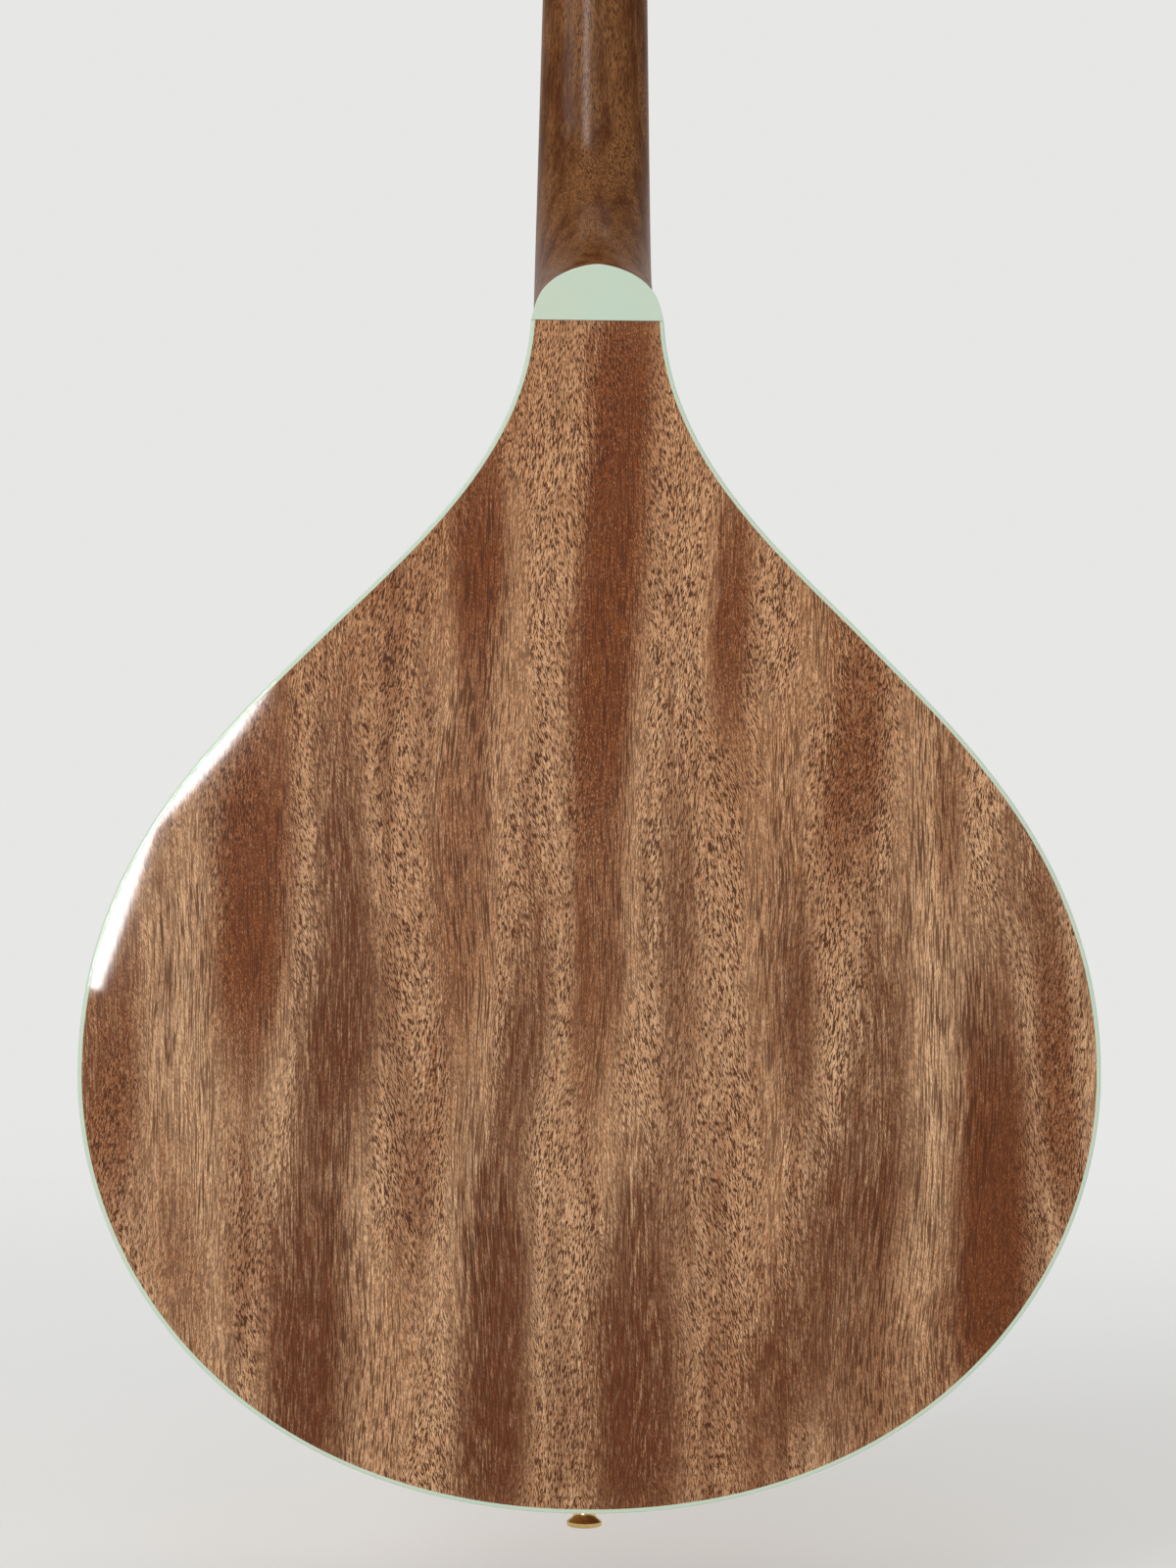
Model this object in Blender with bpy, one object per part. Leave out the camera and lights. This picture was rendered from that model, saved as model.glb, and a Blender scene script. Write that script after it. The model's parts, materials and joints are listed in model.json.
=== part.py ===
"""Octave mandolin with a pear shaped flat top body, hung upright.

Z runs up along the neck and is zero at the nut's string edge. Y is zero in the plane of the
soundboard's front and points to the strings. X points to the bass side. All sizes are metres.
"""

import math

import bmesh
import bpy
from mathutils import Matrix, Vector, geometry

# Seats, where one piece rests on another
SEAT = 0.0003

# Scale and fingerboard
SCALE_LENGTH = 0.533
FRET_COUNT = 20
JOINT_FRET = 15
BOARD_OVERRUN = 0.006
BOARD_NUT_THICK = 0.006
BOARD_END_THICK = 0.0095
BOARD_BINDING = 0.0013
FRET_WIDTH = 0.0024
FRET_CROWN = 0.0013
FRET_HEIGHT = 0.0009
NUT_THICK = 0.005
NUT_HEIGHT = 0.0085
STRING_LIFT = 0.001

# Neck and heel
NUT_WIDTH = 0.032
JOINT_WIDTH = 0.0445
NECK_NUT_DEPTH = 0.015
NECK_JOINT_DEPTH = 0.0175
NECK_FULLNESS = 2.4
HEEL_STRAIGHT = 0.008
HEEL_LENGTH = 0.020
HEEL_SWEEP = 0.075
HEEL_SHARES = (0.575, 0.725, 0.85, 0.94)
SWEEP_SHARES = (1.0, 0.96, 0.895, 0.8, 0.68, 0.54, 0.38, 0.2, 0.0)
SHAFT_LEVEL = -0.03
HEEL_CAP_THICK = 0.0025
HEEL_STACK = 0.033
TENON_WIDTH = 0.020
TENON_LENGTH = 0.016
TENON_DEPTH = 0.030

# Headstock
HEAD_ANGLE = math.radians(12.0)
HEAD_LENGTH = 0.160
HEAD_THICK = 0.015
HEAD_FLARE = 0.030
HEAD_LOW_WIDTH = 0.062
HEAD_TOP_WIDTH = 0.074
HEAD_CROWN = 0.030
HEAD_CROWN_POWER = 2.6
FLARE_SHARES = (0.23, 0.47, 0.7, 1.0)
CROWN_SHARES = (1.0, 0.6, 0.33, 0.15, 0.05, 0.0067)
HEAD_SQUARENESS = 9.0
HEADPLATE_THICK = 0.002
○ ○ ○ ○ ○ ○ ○
EXERCISE =
Print out the whole listing exactly as it appears.

WRITTEN SOLUTION =
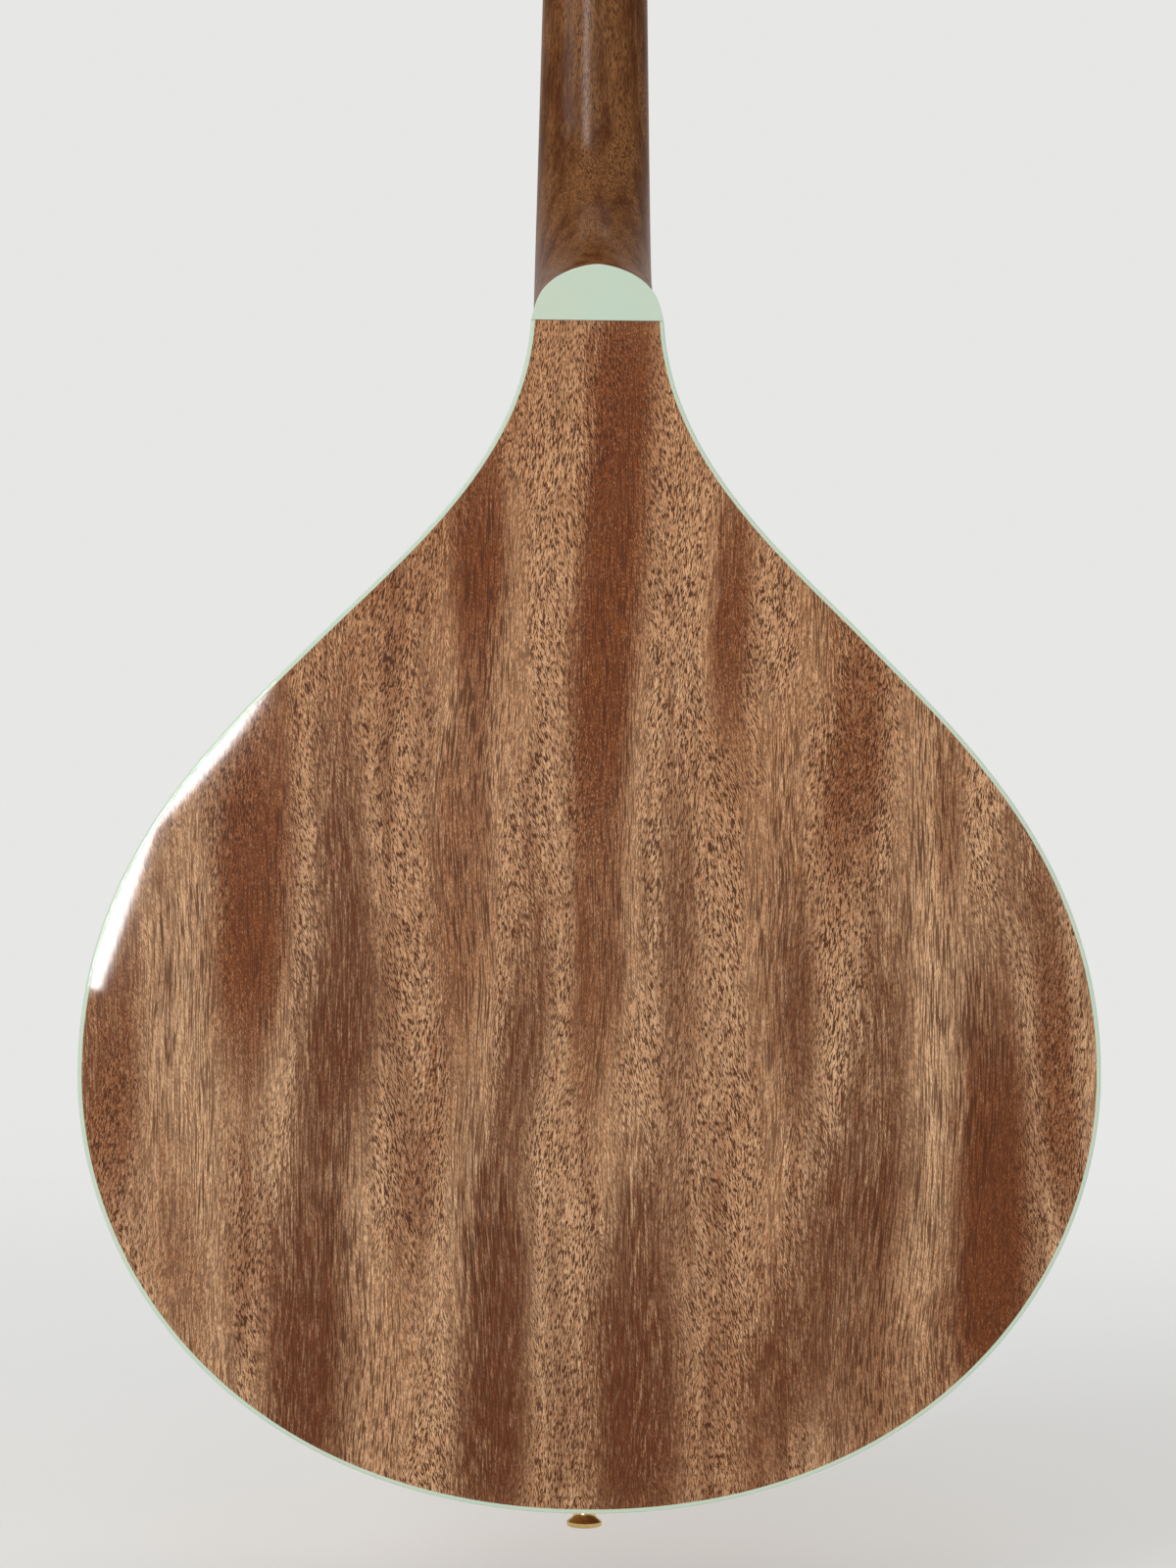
Model this object in Blender with bpy, one object per part. Leave out the camera and lights. This picture was rendered from that model, saved as model.glb, and a Blender scene script. Write that script after it. The model's parts, materials and joints are listed in model.json.
=== part.py ===
"""Octave mandolin with a pear shaped flat top body, hung upright.

Z runs up along the neck and is zero at the nut's string edge. Y is zero in the plane of the
soundboard's front and points to the strings. X points to the bass side. All sizes are metres.
"""

import math

import bmesh
import bpy
from mathutils import Matrix, Vector, geometry

# Seats, where one piece rests on another
SEAT = 0.0003

# Scale and fingerboard
SCALE_LENGTH = 0.533
FRET_COUNT = 20
JOINT_FRET = 15
BOARD_OVERRUN = 0.006
BOARD_NUT_THICK = 0.006
BOARD_END_THICK = 0.0095
BOARD_BINDING = 0.0013
FRET_WIDTH = 0.0024
FRET_CROWN = 0.0013
FRET_HEIGHT = 0.0009
NUT_THICK = 0.005
NUT_HEIGHT = 0.0085
STRING_LIFT = 0.001

# Neck and heel
NUT_WIDTH = 0.032
JOINT_WIDTH = 0.0445
NECK_NUT_DEPTH = 0.015
NECK_JOINT_DEPTH = 0.0175
NECK_FULLNESS = 2.4
HEEL_STRAIGHT = 0.008
HEEL_LENGTH = 0.020
HEEL_SWEEP = 0.075
HEEL_SHARES = (0.575, 0.725, 0.85, 0.94)
SWEEP_SHARES = (1.0, 0.96, 0.895, 0.8, 0.68, 0.54, 0.38, 0.2, 0.0)
SHAFT_LEVEL = -0.03
HEEL_CAP_THICK = 0.0025
HEEL_STACK = 0.033
TENON_WIDTH = 0.020
TENON_LENGTH = 0.016
TENON_DEPTH = 0.030

# Headstock
HEAD_ANGLE = math.radians(12.0)
HEAD_LENGTH = 0.160
HEAD_THICK = 0.015
HEAD_FLARE = 0.030
HEAD_LOW_WIDTH = 0.062
HEAD_TOP_WIDTH = 0.074
HEAD_CROWN = 0.030
HEAD_CROWN_POWER = 2.6
FLARE_SHARES = (0.23, 0.47, 0.7, 1.0)
CROWN_SHARES = (1.0, 0.6, 0.33, 0.15, 0.05, 0.0067)
HEAD_SQUARENESS = 9.0
HEADPLATE_THICK = 0.002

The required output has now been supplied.